J’ai adoré Smoke Alarm de Julien Meyzindi, surtout pour les mouvements choisis et la matière dans laquelle ils étaient produits. Un homme pyromane se détache de son addiction par amour pour une femme. La danse était très en tension, avec des arabesque qui faisaient office de respiration. Les gestes étaient très dessinés dans l’espace, le pas de deux était très fluide. On sentait beaucoup de travail et de répétitions. Rien n’avait été laissé au hasard, chaque pas était mûrement réfléchi, pour faire sens dans la sortie de la caverne de cet homme fou qui s’assagit par amour. J’ai été transporté par le style de Meyzindi, élégant et princier, comme l’est le danseur.

Interprètes : Alice Renavand et Alexandre Gasse.

Alexandre Gasse dans Smoke Alarm

Encore un changement d’atmosphère Songes du douanier d’Alexandre Carniato et Morgane Dragon. On s’installe dans un tabelau du Douanier Rousseau.
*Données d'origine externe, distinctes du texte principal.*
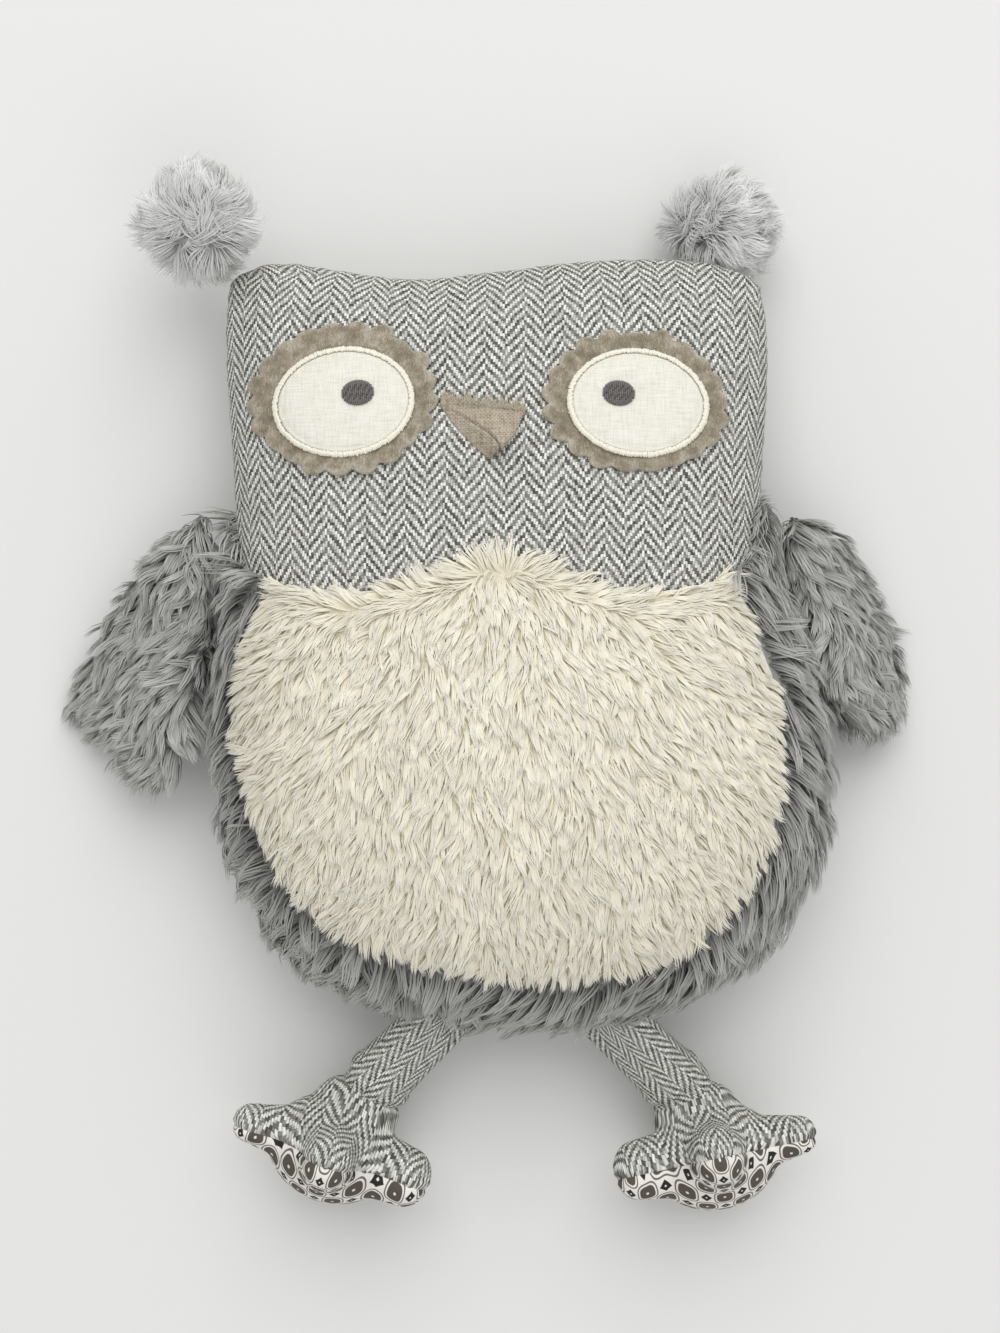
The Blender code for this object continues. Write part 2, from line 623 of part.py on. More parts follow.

Animaux et oiseaux se déplacent dans cet univers. On ne voit que les jambes de Letizia Galloni, transformée en un paon magnifique. Les personnages se font tantôt animaux, tantôt charmants gens du monde discutant en mouvement. Aurélien Houette y est, comme à son habitude troublant, tant il est capable de s’approprier tous les langages. Ce rôle lui donne à nouveau un visage fascinant. Charlotte Ranson est délicieuse, et Carniato prend une allure très animale et juste pour mener cette petite troupe. La pièce porte bien son nom ; ce songe nous balade à travers les couleurs d’un tableau.

Interprètes : Letizia Galloni, Charlotte Ranson, Aurélien Houette et Alexandre Carniato.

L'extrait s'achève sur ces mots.